The officers of the Troop D state police in rural Pennsylvania have kept a secret since 1979. Since then, stowed out behind the police barracks in Shed B, has been a classic car - a Buick Roadmaster. In 1979, Troopers Ennis Rafferty and Curtis Wilcox answered a call from a gas station just down the road and came back with the abandoned Buick. Curt Wilcox knew old cars, and he knew immediately that this car was...wrong, just wrong. A few hours later, when Trooper Rafferty vanished without a trace, Curt and his fellow troopers knew the old Buick Roadmaster was worse than dangerous - and that it would be better if John Q. Public never found out about it.

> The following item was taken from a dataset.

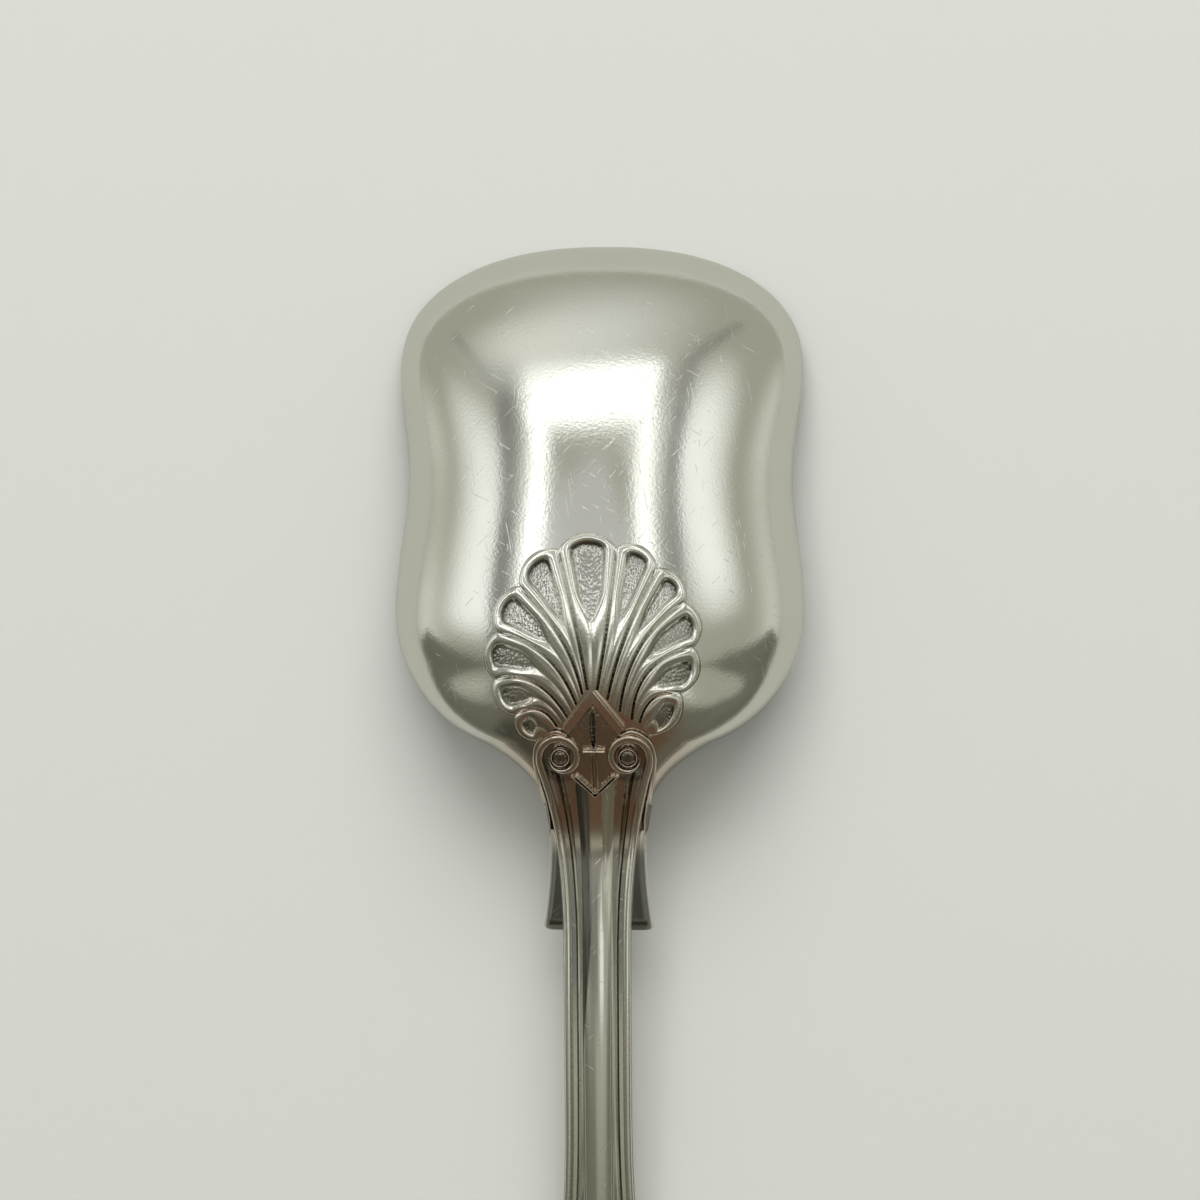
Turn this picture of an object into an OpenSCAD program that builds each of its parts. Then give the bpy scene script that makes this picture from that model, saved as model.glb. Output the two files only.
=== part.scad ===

With Curt's avid curiosity taking the lead, they investigated Trooper Rafferty's disappearance as best they could, as much as they dared. Over the years, the troop eventually absorbed the mystery as part of the background to their work; the Buick 8 sitting out there like a still life painting that breathes - inhaling a little bit of this world, exhaling a little bit of whatever world it came from. In the fall of 2001, some time after Curt Wilcox is killed in a gruesome auto accident, his 18 year-old son Ned starts coming by the barracks. Ned does various odd jobs around the barracks - mowing the lawn, washing windows, shoveling snow.

Sergeant Commanding, Sandy Dearborn, knows it's just the boy's way of holding onto his father, and Ned is allowed to become a part of the Troop D family. One day, Ned happens to look through the window of Shed B and discovers the family secret. Like his father, Ned wants answers, and the secret begins to stir; not only in the minds and hearts of the veteran troopers who surround him, but in Shed B as well...

I must say that I enjoyed this book much more than I thought I would. It was very exciting and my goodness, what an imagination Stephen King has. I've said before that I'm always a little wary of reading Stephen King's longer novels - the plots of many of his books start off brilliantly, and then they seem to go off the rails slightly, at least in my opinion. Anyway, while I found that some passages in From a Buick 8: A Novel were slightly verbose, overall, the book managed to capture my attention and successfully hold it until the end. I give this book an A!